8月20日は、久しぶりに高台寺を拝観しました。



毎年、夏の恒例行事のひとつで高台寺が所蔵する百鬼夜行絵巻や藤井湧泉筆の襖絵が公開されます。



方丈の襖絵は中国出身の画家・藤井湧泉さんの作品です。
日本人の方と結婚され、湧泉の名は梅原猛先生から賜っています。

平成30年(2018)の「京の冬の旅」のパンフレットの表紙に相国寺塔頭光林院に奉納された"虎の襖絵"が採用され、一躍、脚光を浴びた新進気鋭の水墨画・画家です。


水墨画がご専門かなぁ?と思っていましたが、高台寺に奉納された襖絵「妖女赤夜行進図」(2019)は赤地に描かれた妖艶な女性たちで、初めて見た時は衝撃的でした。

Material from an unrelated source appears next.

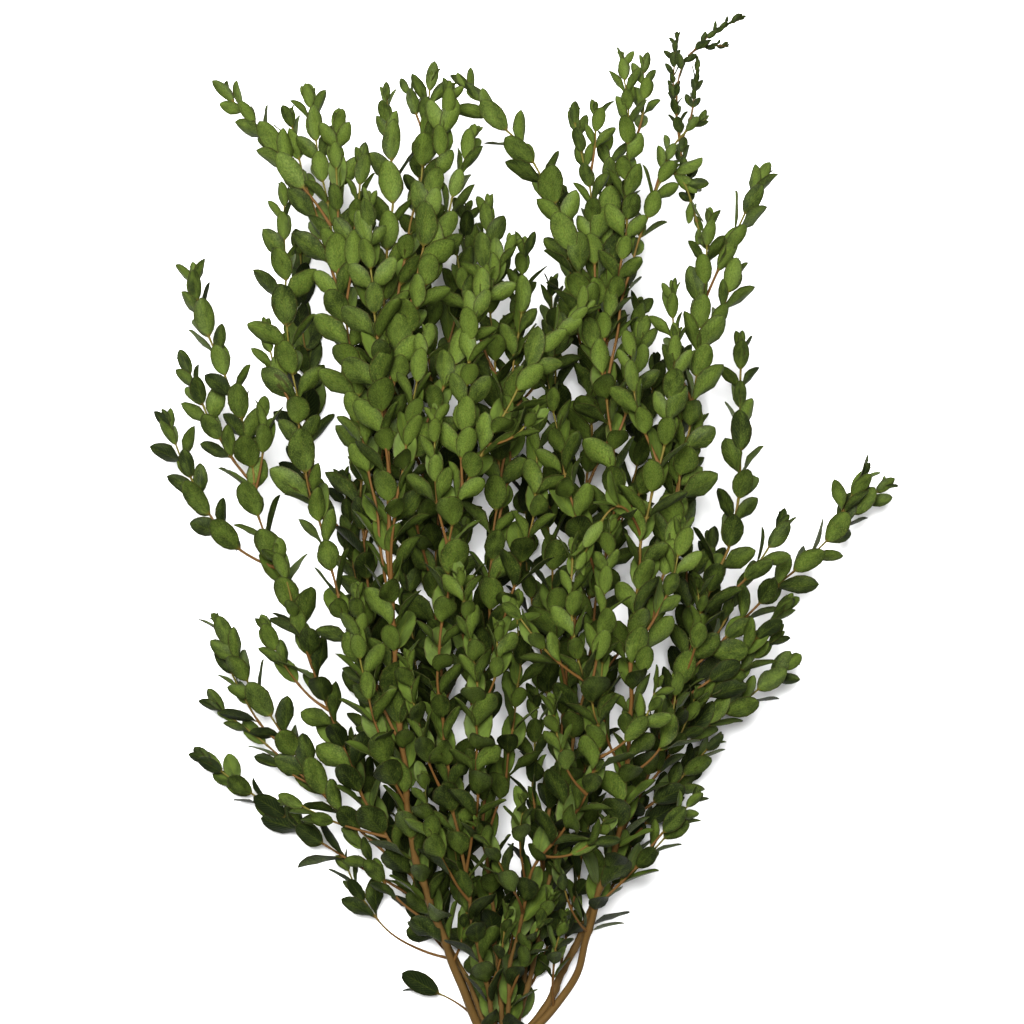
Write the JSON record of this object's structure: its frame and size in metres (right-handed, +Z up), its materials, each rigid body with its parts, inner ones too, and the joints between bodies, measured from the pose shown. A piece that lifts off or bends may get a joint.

来年の2024年は北政所ねねさまの400年大遠忌に当たり高台寺では長年の悲願であった小方丈の再建が行われており令和7年(2025)の落慶を目指されています。



方丈南庭の波心庭です。
西側には枝垂れ桜(高台寺桜)が、正面には勅使門、東側には石組みの素晴らしい枯山水庭園が広がります。
高台寺の専属庭師の北山安夫氏が作庭されました。


小堀遠州作庭と伝わる「高台寺庭園」の一角には百日紅の花が今が盛りとばかりに咲いています。
草花の少ない夏の京都、、、"紅一点"の感があります。


高台寺の開山堂(重文)です。
高台寺開創以来の建物で一度も修理を受けていません。


内部の天井の一部には秀吉公の御座船の天井が、ねねさまの御所車の天井が使われています。

青もみじが眩しいですが、秋には紅葉が池に映り込み"錦秋"の光景に変貌します。



伏見城から移築された傘亭(重文)です。
池泉に建てられていたのか、舟入口があります。



同じく伏見城から移築された時雨亭(重文)です。
茶室には珍しく二階建てです。
大坂城落城の際に、ねねさまはこちらから見られ涙されたと言われています。



霊屋(おたまや・重文)です。

内部は有名な"高台寺蒔絵"で彩られています。
ねねさまの像の地下2mには、ねねさまの遺骸が土葬されています。





最近までは、ねねさまは秀吉公なき後、落飾され、秀吉公の菩提を弔う為に木下家の菩提寺圓徳院から毎日、台所坂を登られ高台寺に通っていたと思っていました。
しかし、奈良大学の河内将弘先生の講座を何度か受講していると、秀吉公が最後に築城した「京都新城」に住まわれていたのが文献から明らかになっています。
「北政所」の号は関白の正妻にのみ与えられる称号ですが、ねねさまは生涯「北政所」と呼ばれていたようです。
朝廷からも信頼の厚い方だったのでしょう。